Written problem:
In the listing that follows, count every line with the word "this" in it and write only the total.

· · ·

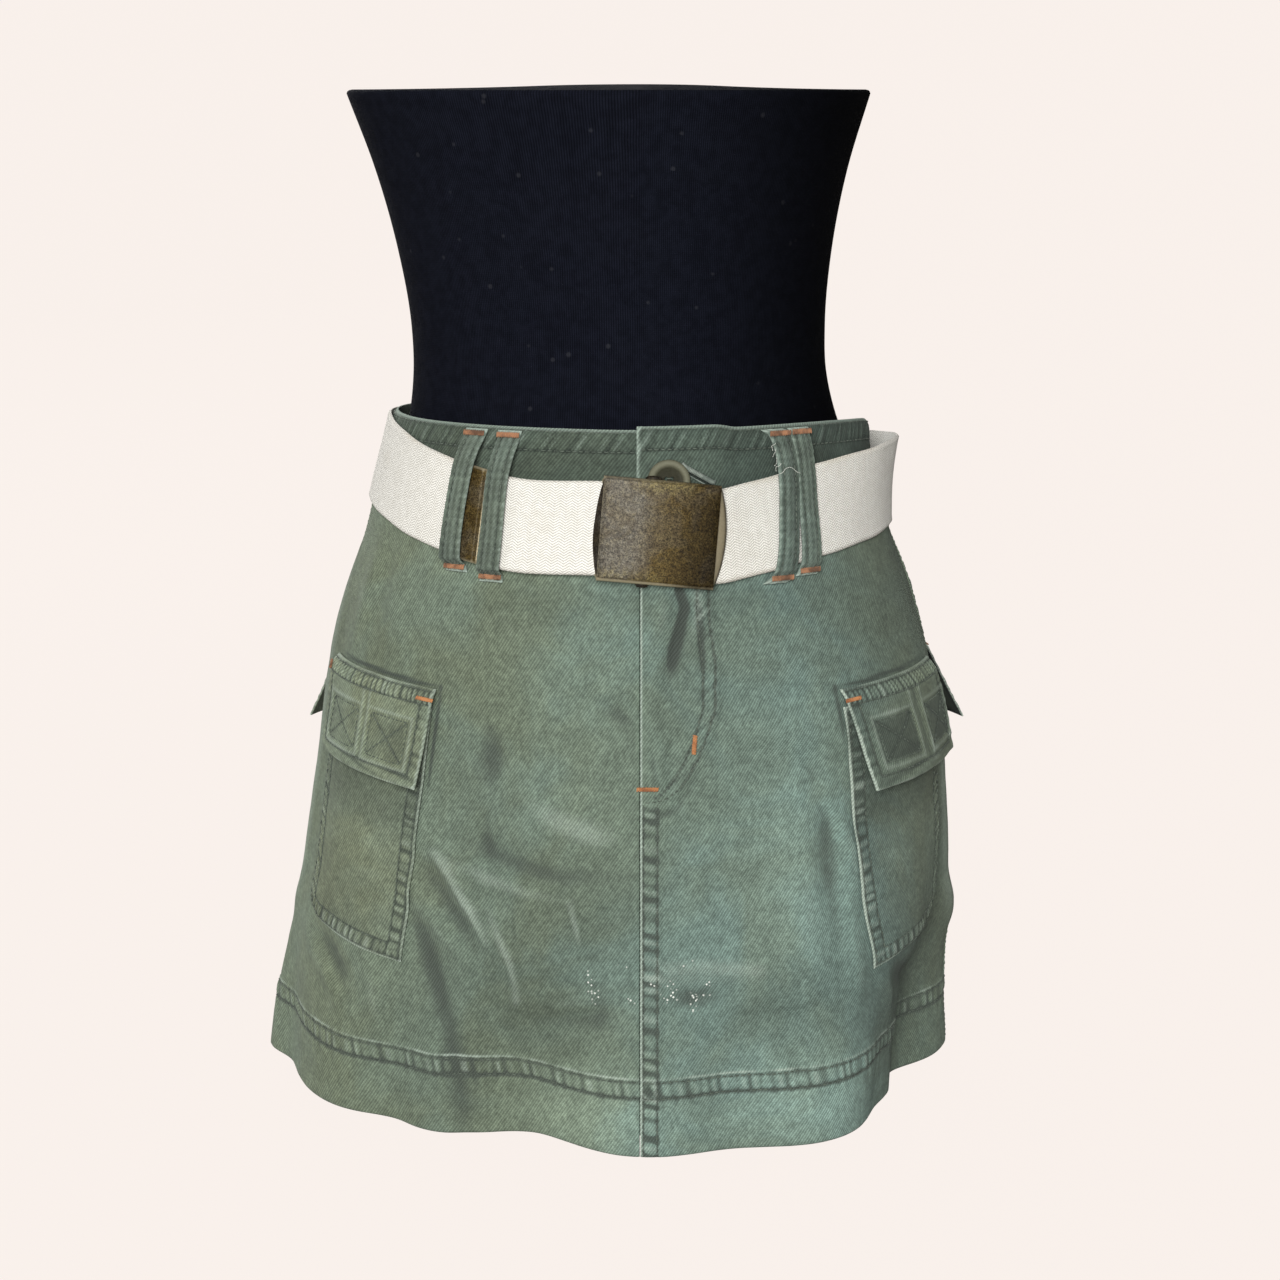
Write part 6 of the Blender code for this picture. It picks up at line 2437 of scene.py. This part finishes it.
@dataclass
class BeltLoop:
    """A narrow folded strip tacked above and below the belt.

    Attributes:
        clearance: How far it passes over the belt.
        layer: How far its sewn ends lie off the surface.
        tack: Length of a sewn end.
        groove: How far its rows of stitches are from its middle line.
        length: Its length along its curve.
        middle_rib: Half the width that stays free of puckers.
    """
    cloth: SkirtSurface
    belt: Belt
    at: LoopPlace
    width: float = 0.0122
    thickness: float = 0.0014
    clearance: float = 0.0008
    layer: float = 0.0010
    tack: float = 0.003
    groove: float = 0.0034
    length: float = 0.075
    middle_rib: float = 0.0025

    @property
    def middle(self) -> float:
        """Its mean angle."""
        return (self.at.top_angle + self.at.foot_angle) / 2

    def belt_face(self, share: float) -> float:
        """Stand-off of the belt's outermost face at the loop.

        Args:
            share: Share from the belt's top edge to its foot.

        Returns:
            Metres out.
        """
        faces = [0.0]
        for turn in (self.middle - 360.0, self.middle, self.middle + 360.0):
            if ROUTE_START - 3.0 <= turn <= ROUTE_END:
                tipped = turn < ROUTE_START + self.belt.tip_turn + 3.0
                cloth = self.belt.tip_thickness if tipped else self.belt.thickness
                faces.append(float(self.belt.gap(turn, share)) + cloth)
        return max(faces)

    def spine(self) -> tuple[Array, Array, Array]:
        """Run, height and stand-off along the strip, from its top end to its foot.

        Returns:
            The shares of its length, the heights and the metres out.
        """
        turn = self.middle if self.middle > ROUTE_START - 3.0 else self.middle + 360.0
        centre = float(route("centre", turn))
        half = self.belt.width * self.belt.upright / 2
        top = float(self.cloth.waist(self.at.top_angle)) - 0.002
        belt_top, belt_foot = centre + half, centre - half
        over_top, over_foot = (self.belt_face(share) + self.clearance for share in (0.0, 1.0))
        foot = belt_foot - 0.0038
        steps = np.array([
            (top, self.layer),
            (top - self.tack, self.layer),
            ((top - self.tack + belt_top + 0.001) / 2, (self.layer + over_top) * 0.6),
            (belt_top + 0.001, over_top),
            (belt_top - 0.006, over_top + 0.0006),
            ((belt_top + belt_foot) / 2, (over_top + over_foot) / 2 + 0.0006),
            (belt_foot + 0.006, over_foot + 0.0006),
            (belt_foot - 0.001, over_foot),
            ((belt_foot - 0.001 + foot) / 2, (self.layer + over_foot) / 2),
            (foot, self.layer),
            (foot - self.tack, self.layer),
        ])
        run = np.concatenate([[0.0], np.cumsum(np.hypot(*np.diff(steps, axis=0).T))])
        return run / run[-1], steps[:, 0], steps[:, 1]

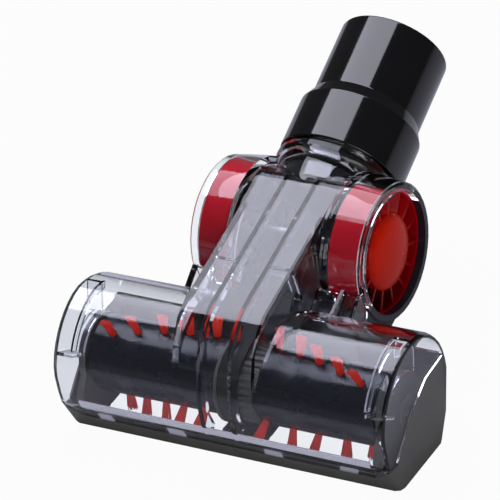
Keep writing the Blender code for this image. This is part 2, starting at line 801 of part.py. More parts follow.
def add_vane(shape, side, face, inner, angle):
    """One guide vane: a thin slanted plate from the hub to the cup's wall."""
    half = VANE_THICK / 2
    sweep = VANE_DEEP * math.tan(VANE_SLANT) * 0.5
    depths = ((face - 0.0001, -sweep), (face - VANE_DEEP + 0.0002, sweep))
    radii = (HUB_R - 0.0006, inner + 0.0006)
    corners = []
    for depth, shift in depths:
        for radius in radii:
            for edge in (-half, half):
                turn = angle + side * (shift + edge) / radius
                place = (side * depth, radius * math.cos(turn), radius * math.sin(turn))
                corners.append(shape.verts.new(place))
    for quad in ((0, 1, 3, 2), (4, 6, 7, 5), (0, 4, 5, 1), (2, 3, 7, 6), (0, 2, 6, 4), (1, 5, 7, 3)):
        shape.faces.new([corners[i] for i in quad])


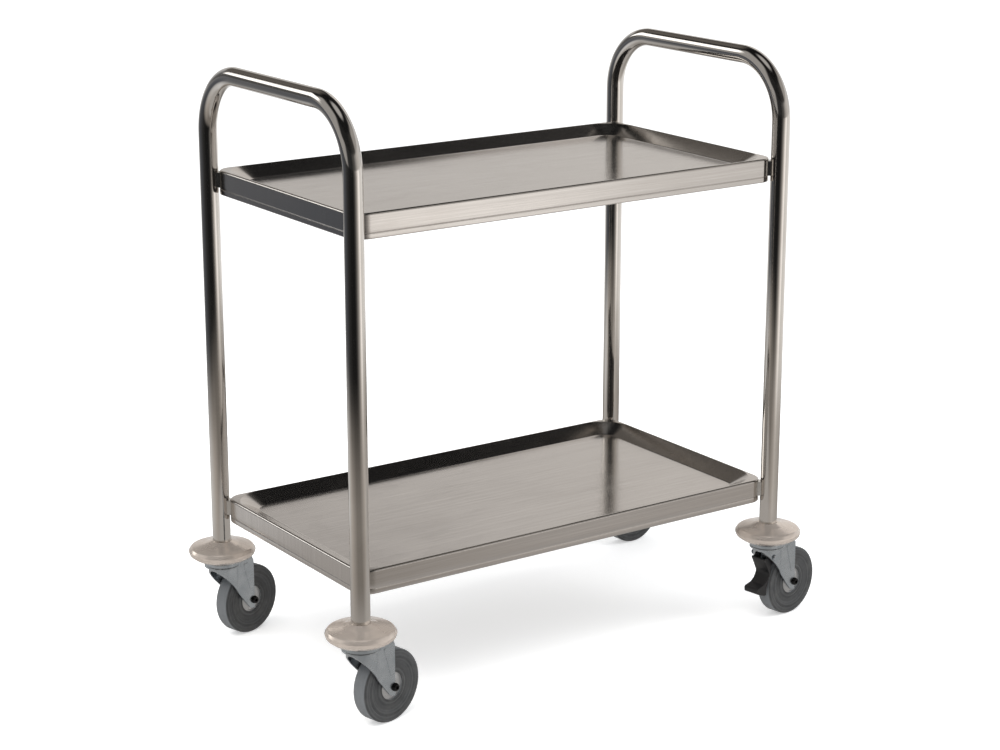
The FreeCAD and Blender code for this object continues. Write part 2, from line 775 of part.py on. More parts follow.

· · ·

Task solution:
3